→ **INPUT RECORDS**
_ _ _

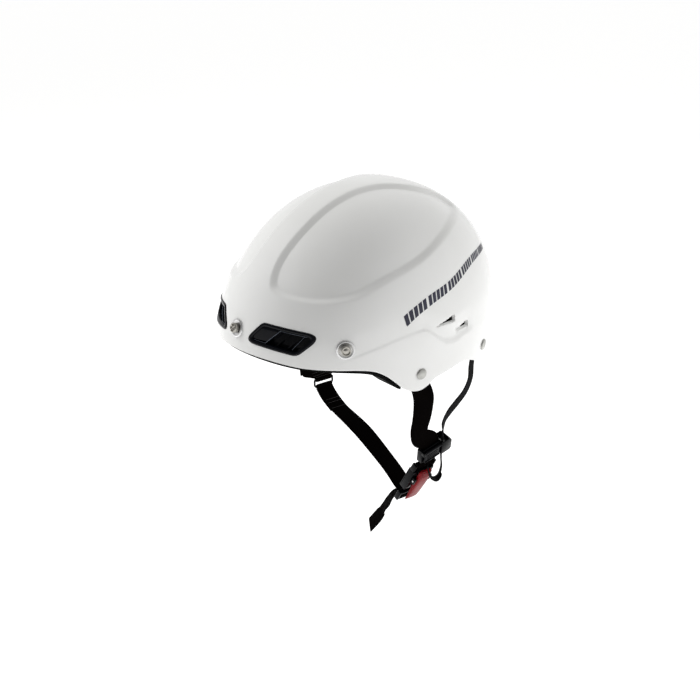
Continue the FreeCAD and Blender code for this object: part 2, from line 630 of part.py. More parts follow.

_ _ _

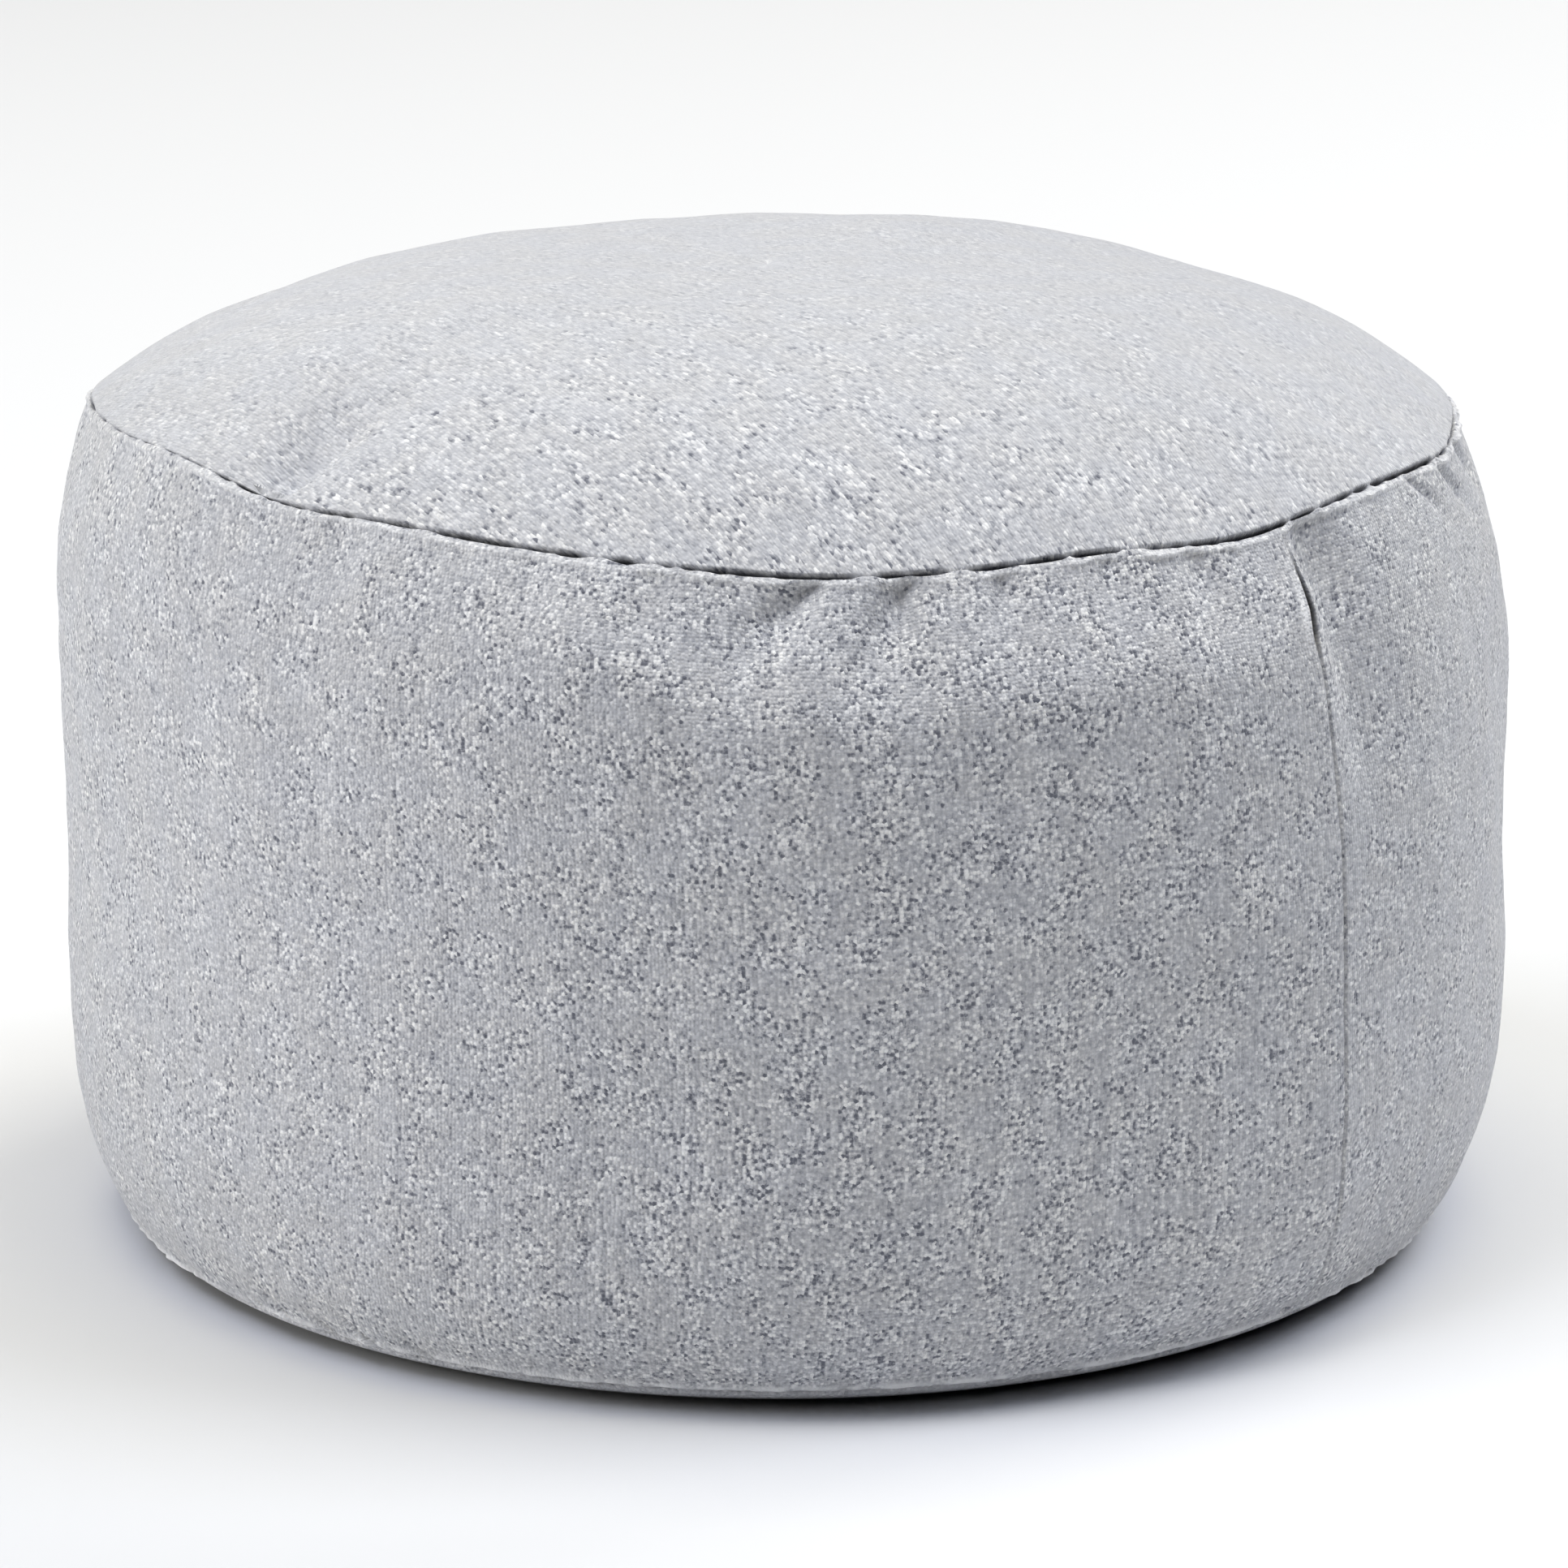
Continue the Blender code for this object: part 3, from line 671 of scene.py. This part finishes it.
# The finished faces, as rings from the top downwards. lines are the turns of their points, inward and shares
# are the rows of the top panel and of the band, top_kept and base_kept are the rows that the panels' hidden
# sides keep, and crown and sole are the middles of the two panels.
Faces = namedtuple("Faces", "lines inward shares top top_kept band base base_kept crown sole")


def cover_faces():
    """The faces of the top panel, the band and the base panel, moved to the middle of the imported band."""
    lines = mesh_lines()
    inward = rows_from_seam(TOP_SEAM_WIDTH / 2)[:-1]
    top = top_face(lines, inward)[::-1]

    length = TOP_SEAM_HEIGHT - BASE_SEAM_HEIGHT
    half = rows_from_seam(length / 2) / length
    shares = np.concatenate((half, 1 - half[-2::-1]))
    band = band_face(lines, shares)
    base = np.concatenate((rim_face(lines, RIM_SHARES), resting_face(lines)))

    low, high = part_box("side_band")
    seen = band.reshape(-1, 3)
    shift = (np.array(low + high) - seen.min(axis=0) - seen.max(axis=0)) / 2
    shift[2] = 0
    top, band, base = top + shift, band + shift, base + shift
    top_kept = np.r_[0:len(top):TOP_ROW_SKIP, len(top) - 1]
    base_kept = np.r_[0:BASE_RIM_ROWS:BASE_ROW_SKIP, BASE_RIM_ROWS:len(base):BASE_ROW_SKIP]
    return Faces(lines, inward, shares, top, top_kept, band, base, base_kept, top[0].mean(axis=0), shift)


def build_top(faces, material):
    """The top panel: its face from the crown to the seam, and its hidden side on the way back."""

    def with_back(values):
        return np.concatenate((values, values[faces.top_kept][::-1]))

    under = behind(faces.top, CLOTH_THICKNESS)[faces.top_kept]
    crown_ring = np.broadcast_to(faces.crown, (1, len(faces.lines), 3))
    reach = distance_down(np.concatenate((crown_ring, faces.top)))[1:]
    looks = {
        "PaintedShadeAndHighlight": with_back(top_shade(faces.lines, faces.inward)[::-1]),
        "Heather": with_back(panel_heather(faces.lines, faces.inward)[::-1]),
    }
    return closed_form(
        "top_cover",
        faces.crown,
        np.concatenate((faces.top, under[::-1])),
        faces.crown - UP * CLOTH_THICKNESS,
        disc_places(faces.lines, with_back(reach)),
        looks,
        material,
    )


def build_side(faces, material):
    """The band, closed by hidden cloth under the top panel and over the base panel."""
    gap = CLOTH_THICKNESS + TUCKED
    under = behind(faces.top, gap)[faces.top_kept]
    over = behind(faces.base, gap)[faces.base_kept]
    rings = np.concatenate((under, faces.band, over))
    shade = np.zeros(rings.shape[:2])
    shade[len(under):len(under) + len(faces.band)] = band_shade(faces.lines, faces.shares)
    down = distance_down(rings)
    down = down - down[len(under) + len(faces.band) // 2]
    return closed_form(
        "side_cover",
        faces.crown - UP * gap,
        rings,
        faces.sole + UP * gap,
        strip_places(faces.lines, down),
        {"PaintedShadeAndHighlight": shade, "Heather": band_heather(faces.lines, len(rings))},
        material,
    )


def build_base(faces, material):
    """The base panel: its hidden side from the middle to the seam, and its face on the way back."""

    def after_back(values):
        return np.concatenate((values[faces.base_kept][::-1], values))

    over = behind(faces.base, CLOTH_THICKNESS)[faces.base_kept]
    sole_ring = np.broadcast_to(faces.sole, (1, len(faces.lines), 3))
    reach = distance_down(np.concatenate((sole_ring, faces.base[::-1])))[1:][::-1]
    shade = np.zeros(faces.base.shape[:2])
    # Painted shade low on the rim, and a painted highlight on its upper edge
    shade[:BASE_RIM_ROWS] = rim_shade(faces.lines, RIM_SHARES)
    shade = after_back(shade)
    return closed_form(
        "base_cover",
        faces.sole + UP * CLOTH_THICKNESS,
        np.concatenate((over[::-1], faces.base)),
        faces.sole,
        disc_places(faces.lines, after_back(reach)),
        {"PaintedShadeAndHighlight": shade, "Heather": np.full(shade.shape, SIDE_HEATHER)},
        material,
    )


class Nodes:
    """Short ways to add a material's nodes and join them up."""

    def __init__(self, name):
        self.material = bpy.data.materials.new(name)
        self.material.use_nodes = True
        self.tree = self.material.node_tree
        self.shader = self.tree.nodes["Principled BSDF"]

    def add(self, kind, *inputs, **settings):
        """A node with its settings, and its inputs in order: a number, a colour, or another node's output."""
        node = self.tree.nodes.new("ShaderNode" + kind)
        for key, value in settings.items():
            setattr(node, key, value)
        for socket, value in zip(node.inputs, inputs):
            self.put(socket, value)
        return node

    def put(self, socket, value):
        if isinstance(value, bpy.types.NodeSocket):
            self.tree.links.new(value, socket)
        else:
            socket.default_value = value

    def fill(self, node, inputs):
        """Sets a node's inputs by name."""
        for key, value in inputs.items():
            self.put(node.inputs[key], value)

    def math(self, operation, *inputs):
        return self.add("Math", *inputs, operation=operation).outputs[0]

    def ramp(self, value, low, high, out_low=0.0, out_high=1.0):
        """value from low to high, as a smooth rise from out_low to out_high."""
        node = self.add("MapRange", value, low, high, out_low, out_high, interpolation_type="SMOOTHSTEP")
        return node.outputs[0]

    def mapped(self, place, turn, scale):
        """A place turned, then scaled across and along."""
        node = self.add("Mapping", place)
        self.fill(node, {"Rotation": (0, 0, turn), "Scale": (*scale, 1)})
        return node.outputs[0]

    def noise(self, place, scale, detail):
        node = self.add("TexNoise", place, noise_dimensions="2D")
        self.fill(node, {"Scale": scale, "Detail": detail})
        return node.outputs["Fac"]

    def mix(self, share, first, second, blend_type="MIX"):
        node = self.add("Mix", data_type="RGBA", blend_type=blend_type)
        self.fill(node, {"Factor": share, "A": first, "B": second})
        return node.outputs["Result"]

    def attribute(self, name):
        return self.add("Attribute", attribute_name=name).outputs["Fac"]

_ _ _

→ **EXERCISE TASK**
Return, from the data, each line that has the word "object" in it.

→ **OUTPUT OF THE TASK**
Continue the FreeCAD and Blender code for this object: part 2, from line 630 of part.py. More parts follow.
Continue the Blender code for this object: part 3, from line 671 of scene.py. This part finishes it.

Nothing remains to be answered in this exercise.